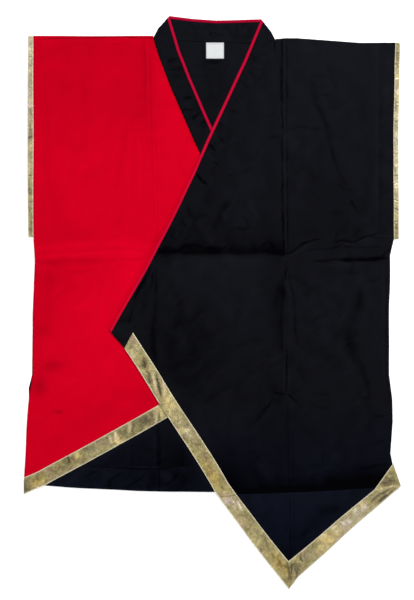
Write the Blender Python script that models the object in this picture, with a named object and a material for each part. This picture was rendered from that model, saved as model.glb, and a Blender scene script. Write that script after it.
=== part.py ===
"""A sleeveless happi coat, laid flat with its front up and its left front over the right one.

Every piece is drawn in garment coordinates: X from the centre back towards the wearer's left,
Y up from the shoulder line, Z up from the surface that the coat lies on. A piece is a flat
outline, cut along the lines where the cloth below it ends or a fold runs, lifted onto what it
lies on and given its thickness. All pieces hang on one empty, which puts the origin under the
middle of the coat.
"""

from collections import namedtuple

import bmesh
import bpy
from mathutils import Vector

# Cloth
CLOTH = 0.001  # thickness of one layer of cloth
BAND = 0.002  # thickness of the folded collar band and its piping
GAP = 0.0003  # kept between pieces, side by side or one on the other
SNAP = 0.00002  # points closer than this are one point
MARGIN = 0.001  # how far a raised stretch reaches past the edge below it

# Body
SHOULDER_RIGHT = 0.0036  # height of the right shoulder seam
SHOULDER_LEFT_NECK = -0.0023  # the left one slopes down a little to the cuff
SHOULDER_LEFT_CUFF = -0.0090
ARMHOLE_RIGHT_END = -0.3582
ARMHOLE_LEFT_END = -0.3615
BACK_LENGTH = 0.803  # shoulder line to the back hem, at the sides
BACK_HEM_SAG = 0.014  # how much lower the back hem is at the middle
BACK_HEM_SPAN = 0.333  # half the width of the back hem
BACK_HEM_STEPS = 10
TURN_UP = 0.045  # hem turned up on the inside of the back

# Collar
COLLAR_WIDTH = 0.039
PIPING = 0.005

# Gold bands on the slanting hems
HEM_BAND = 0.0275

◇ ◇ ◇

**What needs to be done:**
Write out the entire listing exactly.

**Written answer:**
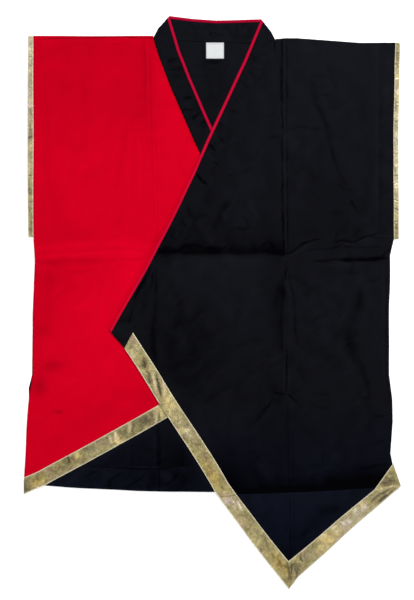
Write the Blender Python script that models the object in this picture, with a named object and a material for each part. This picture was rendered from that model, saved as model.glb, and a Blender scene script. Write that script after it.
=== part.py ===
"""A sleeveless happi coat, laid flat with its front up and its left front over the right one.

Every piece is drawn in garment coordinates: X from the centre back towards the wearer's left,
Y up from the shoulder line, Z up from the surface that the coat lies on. A piece is a flat
outline, cut along the lines where the cloth below it ends or a fold runs, lifted onto what it
lies on and given its thickness. All pieces hang on one empty, which puts the origin under the
middle of the coat.
"""

from collections import namedtuple

import bmesh
import bpy
from mathutils import Vector

# Cloth
CLOTH = 0.001  # thickness of one layer of cloth
BAND = 0.002  # thickness of the folded collar band and its piping
GAP = 0.0003  # kept between pieces, side by side or one on the other
SNAP = 0.00002  # points closer than this are one point
MARGIN = 0.001  # how far a raised stretch reaches past the edge below it

# Body
SHOULDER_RIGHT = 0.0036  # height of the right shoulder seam
SHOULDER_LEFT_NECK = -0.0023  # the left one slopes down a little to the cuff
SHOULDER_LEFT_CUFF = -0.0090
ARMHOLE_RIGHT_END = -0.3582
ARMHOLE_LEFT_END = -0.3615
BACK_LENGTH = 0.803  # shoulder line to the back hem, at the sides
BACK_HEM_SAG = 0.014  # how much lower the back hem is at the middle
BACK_HEM_SPAN = 0.333  # half the width of the back hem
BACK_HEM_STEPS = 10
TURN_UP = 0.045  # hem turned up on the inside of the back

# Collar
COLLAR_WIDTH = 0.039
PIPING = 0.005

# Gold bands on the slanting hems
HEM_BAND = 0.0275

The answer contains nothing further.